In this landmark NY Times editorial published December 3, 2001, William Broad introduced the idea to the general public that the dry anthrax powder mailed to Senators was virtually indistinguishable from that produced by government military,
but this was before it shut down its bioweapon program in 1969. (This is a critical propaganda point because around the same time, reports in the Baltimore Sun indicated that similar Ames strain weaponized anthrax were currently being produced for the Dugway Proving Ground, more on this later)
From the NY Times editorial:
http://www.unansweredquestions.org/timeline/2001/nyt120301.html
A yardstick for measuring the quality of anthrax emerged more than two years ago when William C. Patrick III, a longtime federal consultant and one of the nation's top experts on biological weapons, wrote a report assessing the possible risks if terrorists were to send anthrax through the mail. Based on the difficulty of developing advanced anthrax, he predicted that the terrorist germs would be one-20th as concentrated as what the government developed and what recently turned letters into munitions.
"The quality of the spores is very good," said a federal science adviser who shared the Patrick report with The New York Times. "This is very high-quality stuff" - equal, he said, in concentration to that produced by the U.S. military before it abandoned germ weapons.
...
Ken Alibek, a former top official in the Soviet germ weapons program, who is now president of Advanced Biosystems, a consulting company in Manassas, Va., said that it was routinely possible to create dry anthrax that contained 100 billion spores per gram and that, with some effort, 500 billion was possible.
...
Still, the 500 billion figure is half the concentration that the American government and whoever sent the letters are said to have achieved. "I don't think they're manufacturing this in caves," Alibek said of the terror anthrax. "It's coming from another source."

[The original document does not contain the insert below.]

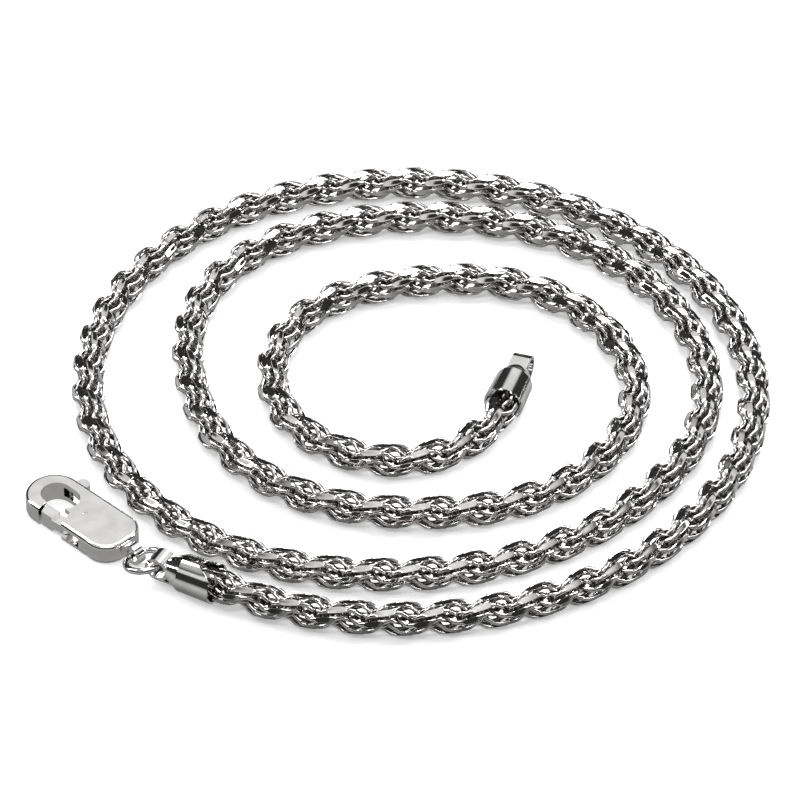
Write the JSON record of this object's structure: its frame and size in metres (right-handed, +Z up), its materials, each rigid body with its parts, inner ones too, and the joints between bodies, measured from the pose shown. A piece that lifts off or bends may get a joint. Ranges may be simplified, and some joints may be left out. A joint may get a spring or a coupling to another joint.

Nine days later, December 12, 2001, this article appears in the Baltimore Sun:
http://www.ph.ucla.edu/epi/bioter/anthraxmatchesarmyspores.html
For nearly a decade, U.S. Army scientists at Dugway Proving Ground in Utah have made small quantities of weapons-grade anthrax that is virtually identical to the powdery spores used in the mail attacks that have killed five people, government sources say.
...
But some experiments require live anthrax, milled to the tiny particle size expected on a battlefield, to test both decontamination techniques and biological agent detection systems, the sources say.
Anthrax is also grown at the U.S. Army Medical Research Institute of Infectious Diseases at Fort Detrick, where it is used chiefly to test the effectiveness of vaccines in animals.
But that medical program uses a wet aerosol fog of anthrax rather than the dry powder used in the attacks and at Dugway, according to interviews and medical journal articles based on the research.
Half a year later, on June 1, 2001, this article appeared in the National Journal, where Alibek claims the concentrated form of anthrax could be made virtually anywhere:
http://www.anthraxinvestigation.com/misc2.html#nj020601
If the U.S. anthrax was very pure but not specially weaponized, could it have been made by amateurs? In small quantities, yes, according to both Alibek and Meselson. It could be done, Alibek says, with "a very simple, nonindustrial process -- a very primitive process -- that could let you get a trillion spores in one gram. You can't make hundreds of kilos, but you could make hundreds of grams at this concentration."
Meselson concurs. "It's something that could be done by a fair number of people." The necessary glassware, culturing media, centrifuges, and so on "would exist in a large number of places, both hospitals and laboratories -- widespread."